Die Leistungen des Abmahners sind mit denjenigen der abgemahnten Shop-Betreiber also unter keinem Gesichtspunkt vergleich- und erst recht nicht austauschbar. Die gegenseitigen Marktaktivitäten können faktisch nicht in Konkurrenz zueinander stehen und sich mithin auch nicht wettbewerblich beeinflussen.
2) Formfehler
Die derzeit übermittelten Abmahnungen sind bereits wegen eines Formfehlers rechtlich unwirksam.

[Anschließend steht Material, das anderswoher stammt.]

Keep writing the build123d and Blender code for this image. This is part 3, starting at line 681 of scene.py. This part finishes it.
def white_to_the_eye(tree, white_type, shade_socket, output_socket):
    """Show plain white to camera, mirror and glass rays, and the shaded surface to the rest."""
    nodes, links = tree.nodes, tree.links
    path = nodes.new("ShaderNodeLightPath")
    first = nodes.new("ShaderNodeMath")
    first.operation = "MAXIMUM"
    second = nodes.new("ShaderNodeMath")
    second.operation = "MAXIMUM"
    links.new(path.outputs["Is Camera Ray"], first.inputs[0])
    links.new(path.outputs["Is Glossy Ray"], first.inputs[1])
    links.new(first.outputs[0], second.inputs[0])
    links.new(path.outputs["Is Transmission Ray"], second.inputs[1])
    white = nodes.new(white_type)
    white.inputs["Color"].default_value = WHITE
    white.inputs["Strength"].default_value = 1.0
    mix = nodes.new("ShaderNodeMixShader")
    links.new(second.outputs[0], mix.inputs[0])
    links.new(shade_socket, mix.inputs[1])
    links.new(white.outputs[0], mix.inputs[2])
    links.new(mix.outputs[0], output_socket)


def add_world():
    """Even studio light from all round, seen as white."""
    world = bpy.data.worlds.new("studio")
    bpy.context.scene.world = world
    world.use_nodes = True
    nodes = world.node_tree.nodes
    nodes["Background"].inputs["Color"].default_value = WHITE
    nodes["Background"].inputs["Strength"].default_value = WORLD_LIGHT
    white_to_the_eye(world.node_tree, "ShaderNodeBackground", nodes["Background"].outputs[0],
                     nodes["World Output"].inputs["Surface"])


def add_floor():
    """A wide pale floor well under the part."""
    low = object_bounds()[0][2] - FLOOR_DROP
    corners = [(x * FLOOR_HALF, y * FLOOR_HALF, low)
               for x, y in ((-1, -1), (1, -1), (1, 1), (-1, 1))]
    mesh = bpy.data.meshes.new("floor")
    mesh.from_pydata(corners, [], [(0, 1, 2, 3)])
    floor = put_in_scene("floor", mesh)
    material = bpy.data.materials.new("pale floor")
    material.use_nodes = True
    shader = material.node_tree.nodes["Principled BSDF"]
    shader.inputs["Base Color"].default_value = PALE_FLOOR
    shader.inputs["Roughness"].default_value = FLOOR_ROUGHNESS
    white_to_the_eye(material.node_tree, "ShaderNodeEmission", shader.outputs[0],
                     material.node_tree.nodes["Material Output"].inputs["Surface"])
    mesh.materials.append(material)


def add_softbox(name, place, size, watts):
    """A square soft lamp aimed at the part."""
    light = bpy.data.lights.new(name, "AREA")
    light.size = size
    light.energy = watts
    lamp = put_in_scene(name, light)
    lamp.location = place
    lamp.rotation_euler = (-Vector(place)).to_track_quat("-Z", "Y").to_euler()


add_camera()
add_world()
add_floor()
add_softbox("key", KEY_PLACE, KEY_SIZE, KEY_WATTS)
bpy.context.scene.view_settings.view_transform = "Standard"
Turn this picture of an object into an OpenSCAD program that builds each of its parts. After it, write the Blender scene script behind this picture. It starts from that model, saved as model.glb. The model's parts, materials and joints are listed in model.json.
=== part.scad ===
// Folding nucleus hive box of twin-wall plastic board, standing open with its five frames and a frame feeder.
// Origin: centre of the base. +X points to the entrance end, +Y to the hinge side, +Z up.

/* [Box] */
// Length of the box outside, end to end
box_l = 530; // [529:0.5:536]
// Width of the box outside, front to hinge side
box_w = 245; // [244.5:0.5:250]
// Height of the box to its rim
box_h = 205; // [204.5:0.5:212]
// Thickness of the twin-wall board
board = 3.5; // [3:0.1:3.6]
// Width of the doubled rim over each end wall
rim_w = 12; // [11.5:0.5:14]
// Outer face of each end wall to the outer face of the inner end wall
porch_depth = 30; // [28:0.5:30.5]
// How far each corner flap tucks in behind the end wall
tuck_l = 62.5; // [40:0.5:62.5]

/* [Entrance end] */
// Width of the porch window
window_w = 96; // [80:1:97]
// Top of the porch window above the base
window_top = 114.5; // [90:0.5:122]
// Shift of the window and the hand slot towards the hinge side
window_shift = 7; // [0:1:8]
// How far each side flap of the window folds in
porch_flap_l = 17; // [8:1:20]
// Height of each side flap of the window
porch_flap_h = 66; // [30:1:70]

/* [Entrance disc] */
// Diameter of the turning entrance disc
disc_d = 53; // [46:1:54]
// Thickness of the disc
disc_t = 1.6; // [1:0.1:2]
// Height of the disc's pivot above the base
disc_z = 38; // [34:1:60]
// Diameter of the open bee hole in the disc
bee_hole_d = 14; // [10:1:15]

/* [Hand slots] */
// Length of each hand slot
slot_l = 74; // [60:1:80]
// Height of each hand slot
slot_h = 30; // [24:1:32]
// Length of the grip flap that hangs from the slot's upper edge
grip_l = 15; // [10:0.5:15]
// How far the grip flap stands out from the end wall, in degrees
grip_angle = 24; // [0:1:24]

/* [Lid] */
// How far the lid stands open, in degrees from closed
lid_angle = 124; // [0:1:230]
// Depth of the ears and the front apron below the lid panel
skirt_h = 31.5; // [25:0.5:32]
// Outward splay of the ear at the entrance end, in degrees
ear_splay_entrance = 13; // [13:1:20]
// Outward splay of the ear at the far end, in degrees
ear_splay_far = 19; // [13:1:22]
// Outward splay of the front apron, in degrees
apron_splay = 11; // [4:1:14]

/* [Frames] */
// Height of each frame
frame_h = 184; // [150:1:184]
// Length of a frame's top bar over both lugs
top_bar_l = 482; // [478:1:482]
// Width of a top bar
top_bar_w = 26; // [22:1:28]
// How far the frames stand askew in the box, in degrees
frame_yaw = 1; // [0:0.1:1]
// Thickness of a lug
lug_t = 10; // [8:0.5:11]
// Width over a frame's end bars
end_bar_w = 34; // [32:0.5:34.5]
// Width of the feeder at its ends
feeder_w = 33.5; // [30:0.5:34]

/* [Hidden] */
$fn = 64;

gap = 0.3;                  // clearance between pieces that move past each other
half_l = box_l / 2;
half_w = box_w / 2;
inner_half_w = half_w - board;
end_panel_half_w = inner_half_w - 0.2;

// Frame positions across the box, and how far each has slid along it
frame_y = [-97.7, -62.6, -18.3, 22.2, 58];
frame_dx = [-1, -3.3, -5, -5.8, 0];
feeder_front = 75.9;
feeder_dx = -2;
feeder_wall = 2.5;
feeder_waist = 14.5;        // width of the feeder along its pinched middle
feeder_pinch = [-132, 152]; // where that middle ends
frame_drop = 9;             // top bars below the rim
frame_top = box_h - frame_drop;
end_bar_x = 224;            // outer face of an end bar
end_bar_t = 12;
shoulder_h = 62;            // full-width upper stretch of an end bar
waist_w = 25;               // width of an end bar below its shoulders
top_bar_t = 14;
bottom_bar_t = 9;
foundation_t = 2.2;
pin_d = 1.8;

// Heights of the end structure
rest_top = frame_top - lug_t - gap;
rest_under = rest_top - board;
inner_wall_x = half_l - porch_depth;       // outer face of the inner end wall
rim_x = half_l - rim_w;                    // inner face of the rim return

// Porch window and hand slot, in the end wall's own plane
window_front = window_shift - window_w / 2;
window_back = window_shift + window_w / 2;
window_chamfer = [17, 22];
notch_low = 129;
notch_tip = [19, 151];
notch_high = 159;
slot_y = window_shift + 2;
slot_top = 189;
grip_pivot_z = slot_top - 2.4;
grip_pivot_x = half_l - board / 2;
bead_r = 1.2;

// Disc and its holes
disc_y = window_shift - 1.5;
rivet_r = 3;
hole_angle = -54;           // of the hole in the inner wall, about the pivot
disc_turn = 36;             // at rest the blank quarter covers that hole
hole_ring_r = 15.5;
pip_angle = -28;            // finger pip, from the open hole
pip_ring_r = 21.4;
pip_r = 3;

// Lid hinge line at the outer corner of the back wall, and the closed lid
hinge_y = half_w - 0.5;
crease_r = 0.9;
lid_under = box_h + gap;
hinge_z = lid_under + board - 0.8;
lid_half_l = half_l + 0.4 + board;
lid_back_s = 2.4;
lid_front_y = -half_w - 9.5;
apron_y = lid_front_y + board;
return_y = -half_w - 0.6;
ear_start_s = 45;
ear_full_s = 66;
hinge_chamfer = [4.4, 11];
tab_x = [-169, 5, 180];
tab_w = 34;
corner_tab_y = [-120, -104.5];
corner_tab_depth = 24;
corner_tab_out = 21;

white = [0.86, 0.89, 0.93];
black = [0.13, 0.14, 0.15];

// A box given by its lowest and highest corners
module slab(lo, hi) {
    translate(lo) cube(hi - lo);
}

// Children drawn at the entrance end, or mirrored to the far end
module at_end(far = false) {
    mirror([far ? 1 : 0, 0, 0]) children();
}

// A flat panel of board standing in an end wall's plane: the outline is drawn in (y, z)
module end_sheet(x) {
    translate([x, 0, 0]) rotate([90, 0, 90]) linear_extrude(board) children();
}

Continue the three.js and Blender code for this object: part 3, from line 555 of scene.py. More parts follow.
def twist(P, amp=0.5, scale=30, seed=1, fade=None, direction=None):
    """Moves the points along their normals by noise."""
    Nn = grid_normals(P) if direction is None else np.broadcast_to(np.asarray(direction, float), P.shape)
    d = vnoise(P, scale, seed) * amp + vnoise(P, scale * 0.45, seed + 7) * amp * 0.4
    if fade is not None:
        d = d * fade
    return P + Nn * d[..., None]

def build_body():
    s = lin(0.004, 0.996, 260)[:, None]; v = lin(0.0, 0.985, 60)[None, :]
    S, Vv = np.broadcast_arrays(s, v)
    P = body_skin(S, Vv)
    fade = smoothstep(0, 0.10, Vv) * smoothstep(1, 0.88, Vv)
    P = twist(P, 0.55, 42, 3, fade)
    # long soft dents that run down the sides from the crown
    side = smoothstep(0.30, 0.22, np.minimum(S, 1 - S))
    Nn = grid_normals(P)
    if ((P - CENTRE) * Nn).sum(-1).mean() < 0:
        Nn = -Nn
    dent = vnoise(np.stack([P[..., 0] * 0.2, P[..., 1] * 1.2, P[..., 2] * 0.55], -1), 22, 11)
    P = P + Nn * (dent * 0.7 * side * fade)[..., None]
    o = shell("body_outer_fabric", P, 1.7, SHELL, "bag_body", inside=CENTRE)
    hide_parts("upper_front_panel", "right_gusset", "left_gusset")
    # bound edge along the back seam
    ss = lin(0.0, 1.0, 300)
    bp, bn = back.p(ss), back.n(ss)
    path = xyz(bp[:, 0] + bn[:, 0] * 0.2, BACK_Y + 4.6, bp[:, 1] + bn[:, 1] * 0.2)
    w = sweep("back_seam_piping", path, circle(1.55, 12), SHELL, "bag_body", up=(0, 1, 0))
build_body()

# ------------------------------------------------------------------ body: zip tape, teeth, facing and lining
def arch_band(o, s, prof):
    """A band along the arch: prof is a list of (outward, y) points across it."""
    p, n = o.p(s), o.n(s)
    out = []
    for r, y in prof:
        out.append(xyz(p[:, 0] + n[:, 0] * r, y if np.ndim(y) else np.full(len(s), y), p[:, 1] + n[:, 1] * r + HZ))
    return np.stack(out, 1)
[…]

Der Vorwurf eines Verstoßes gegen das BFSG wird in den Abmahnschreiben pauschal behauptet, ohne dass benannt wird, welche Shop-Gestaltungen wie gegen geltende Barrierefreiheitsbestimmungen verstoßen.
Um begründet zu sein, muss eine Abmahnung gemäß § 13 Abs. 2 Nr. 4 UWG aber die gerügte Rechtsverletzung unter Angabe aller diese belegenden Umstände konkret darlegen.
Pauschale Unterstellungen ohne die Darlegung von Tatsachen, die die behauptete Rechtsverletzung tragen, machen die Abmahnung formell unwirksam.
3) Keine Unterlassungserklärung gefordert
Mit einer verbindlichen Abmahnung verbunden ist stets die Forderung sein, eine Unterlassungserklärung abzugeben, und sich damit gegenüber der Gegenseite zu verpflichten, den vermeintlichen Verstoß nicht erneut zu begehen.
Nur eine solche Unterwerfung beseitigt die wettbewerbsrechtliche Wiederholungsgefahr und ist geeignet, den Rechtsstreit ohne Inanspruchnahme der Gerichte verbindlich beizulegen.
In den aktuellen „Abmahnungen“ Vorliegend wird aber ausdrücklich auf die Forderung einer Unterlassungserklärung verzichtet und nur um Zahlung gebeten.
Dies spricht der Abmahnung nicht nur ihre Verbindlichkeit ab.
Es ist vielmehr sogar ein starkes Indiz für ein rechtsmissbräuchliches Vorgehen (§242 BGB) .
Der Gegenseite geht es nämlich offensichtlich nicht um eine Wiederherstellung des Rechtsfriedens, sondern darum, sich unter dem Deckmantel einer vermeintlichen Rechtsverletzung unrechtmäßig zu bereichern.
So setzen sich Mandanten zur Wehr: Muster-Reaktionsschreiben
Mandanten, die per Schreiben der „CLAIMS Rechtsanwalts GmbH“ pauschal und ohne nähere Darlegung mit vermeintlichen Verstößen gegen das Barrierefreiheitsstärkungsgesetz (BFSG) konfrontiert werden, sollten unter keinen Umständen die geforderten Zahlungen leisten und sich unbedingt schriftlich zur Wehr setzen.
Die Schreiben sind aus mehreren Gründen rechtlich haltlos und täuschen Ansprüche des Abmahners nur vor.
Wir haben für Mandanten ein Muster-Reaktionsschreiben ausgearbeitet, das die Vorwürfe als unbegründet zurückweist und die Gegenseite unter Fristsetzung und Androhung rechtlicher Schritte auffordert, einen vollständigen Verzicht auf die geltend gemachten Ansprüche zu erklären.
Mandanten, die dieses Musterschreiben nutzen möchten, empfehlen wir, dieses einerseits postalisch und zu Beweiszwecken zusätzlich per E-Mail an die Rechtsvertreter des Abmahners zu versenden.